Amongst the things I learnt today:
- During the 2nd World War, an average of 3 bombs per square metre of land were dropped on Tokyo.
- During the 2nd oil shock in the 1970s, a rumour spread that toilet paper in Japan would soon be hard to come by as the amount of energy used in its production was such that the mills would have to close. This prompted a rush to buy toilet paper. A rule was introduced whereby people could only buy one packet of toilet paper per person per day. When the paper mills never did close, people (such as my teacher) were left with huge mountains of toilet paper in their little houses, which took years to get through.
- Quantum physics is difficult to understand. Having heard a fair few mentions of it lately I decided to try and educate myself tonight. Crikey oh riley, I think I’ll stick to “Bi Angil ulsaas irsen” which means “I’m from England”, in Mongolian. The Russian and Chinese phrasebooks are yet to arrive.
- Siberia is bigger that the United States (including Alaska) and western Europe combined.
- Lake Baikal is the deepest and oldest of all inland waters.
- The basins of three of the world’s greatest rivers – the Ob, Yenisei, Lena – which run through Siberia, are each bigger than western Europe.
The most valuable lessons I learnt today did not come in the form of one-line ‘facts’. They concern my way of thinking, in particular adjustments I need to make. Until last year, I had, just like most people, occasionally bad-mouthed people. You know, complained about my boss, about the boring tutor, the guy with the smelly feet on the train. I’ve been working on ridding myself of that habit, and am pretty happy with the results. I do still make slip ups. “Be Aware” is what I repeat to myself.
Today, the idea was put to me that criticising politicians, governments, institutions was just as bad as criticising ordinary individuals. I struggled with this for some time. Surely, criticism is necessary in the case of governments etc, it keeps them on their toes and more inclined to act in our interests.
Or does it?
Perhaps rather then lead to positive outcomes, it leads to further tension. Perhaps by putting our energy into criticising their wrongs, rather than showing thanks for their rights, we are merely contributing to the problem? Perhaps if they came to realise that it feels much better to do good things and be thanked for them rather than do bad things and then have to defend those actions, they would voluntarily act in accordance with what is right.
Of course, that’s a very simplistic example, but I merely what to demonstrate the notion.
I can think of a concrete example of this kind of thing.

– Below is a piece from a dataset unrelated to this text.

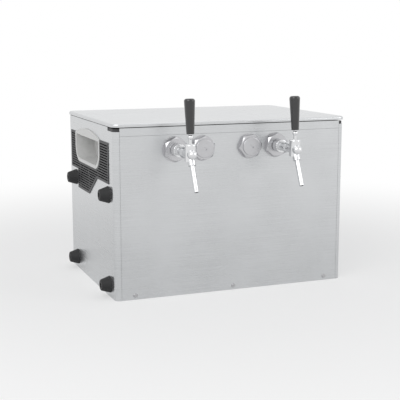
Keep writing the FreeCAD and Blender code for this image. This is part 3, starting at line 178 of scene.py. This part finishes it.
looks = {
    "wallSteel": {"colour": (0.60, 0.61, 0.62), "metallic": 1.0, "rough": 0.3, "roughSpread": 0.09,
                  "grain": (5, 5, 1500), "tone": 0.10, "relief": 0.12, "anisotropic": 0.4},
    "lidSteel": {"colour": (0.60, 0.61, 0.62), "metallic": 1.0, "rough": 0.3, "roughSpread": 0.09,
                 "grain": (5, 1500, 1500), "tone": 0.10, "relief": 0.12, "anisotropic": 0.4},
    "bathSteel": {"colour": (0.56, 0.57, 0.58), "metallic": 1.0, "rough": 0.36, "roughSpread": 0.08,
                  "grain": (260, 260, 260), "tone": 0.05, "relief": 0.06},
    "zincSheet": {"colour": (0.47, 0.49, 0.51), "metallic": 1.0, "rough": 0.42, "roughSpread": 0.12,
                  "grain": (70, 70, 70), "tone": 0.16, "relief": 0.1, "detail": 1.0},
    "screwSteel": {"colour": (0.5, 0.5, 0.51), "metallic": 1.0, "rough": 0.28, "grain": (500, 500, 500)},
    "turnedSteel": {"colour": (0.53, 0.53, 0.545), "metallic": 1.0, "rough": 0.24, "roughSpread": 0.07,
                    "grain": (30, 2200, 30), "tone": 0.08, "relief": 0.08},
    "tapChrome": {"colour": (0.72, 0.725, 0.735), "metallic": 1.0, "rough": 0.1, "roughSpread": 0.05,
                  "grain": (160, 160, 160), "tone": 0.03, "smudge": 40.0, "relief": 0.02},
    "finAluminium": {"colour": (0.62, 0.63, 0.64), "metallic": 1.0, "rough": 0.35, "grain": (60, 60, 900)},
    "copperPipe": {"colour": (0.6, 0.36, 0.25), "metallic": 1.0, "rough": 0.34, "roughSpread": 0.12,
                   "grain": (90, 90, 90), "tone": 0.22, "relief": 0.05},
    "blackMoulding": {"colour": (0.032, 0.032, 0.035), "rough": 0.5, "roughSpread": 0.08,
                      "grain": (1400, 1400, 1400), "tone": 0.2, "relief": 0.25, "detail": 2.0},
    "paleMoulding": {"colour": (0.70, 0.70, 0.69), "rough": 0.42, "roughSpread": 0.07,
                     "grain": (1100, 1100, 1100), "tone": 0.025, "relief": 0.2, "detail": 2.0},
    "cutFoam": {"colour": (0.72, 0.64, 0.42), "rough": 0.9, "roughSpread": 0.05, "specular": 0.2,
                "grain": (500, 500, 500), "tone": 0.12, "relief": 0.6, "reliefDepth": 0.001},
    "bufferRubber": {"colour": (0.024, 0.024, 0.025), "rough": 0.66, "roughSpread": 0.12,
                     "grain": (700, 700, 700), "tone": 0.3, "relief": 0.3, "specular": 0.4},
    "compressorEnamel": {"colour": (0.02, 0.02, 0.022), "rough": 0.3, "roughSpread": 0.08, "coat": 0.4,
                         "grain": (200, 200, 200), "tone": 0.2, "relief": 0.15},
    "motorPaint": {"colour": (0.2, 0.21, 0.22), "rough": 0.45, "grain": (300, 300, 300), "tone": 0.1},
    "fittingPlastic": {"colour": (0.8, 0.8, 0.77), "rough": 0.28, "grain": (600, 600, 600), "tone": 0.02,
                       "relief": 0.08, "coat": 0.2},
    "gripGloss": {"colour": (0.012, 0.012, 0.013), "rough": 0.2, "roughSpread": 0.07, "coat": 0.7,
                  "coatRough": 0.08, "grain": (240, 240, 240), "tone": 0.3, "smudge": 60.0, "relief": 0.04},
    "scaleInk": {"colour": (0.03, 0.03, 0.03), "rough": 0.55, "grain": (900, 900, 900), "tone": 0.2},
}
finishes = {name: makeFinish(name, look) for name, look in looks.items()}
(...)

The other day I read a book produced by two charities. The book was essentially a report on the state of affairs in some of the world’s poorest countries, and had many shameful stories of the West’s careless abuse of the lives of others in far-off places. Reading this made me feel very bad and upset; you may recall I wrote about it here on The Daily Mumble – I needed to get it off my chest through sharing it.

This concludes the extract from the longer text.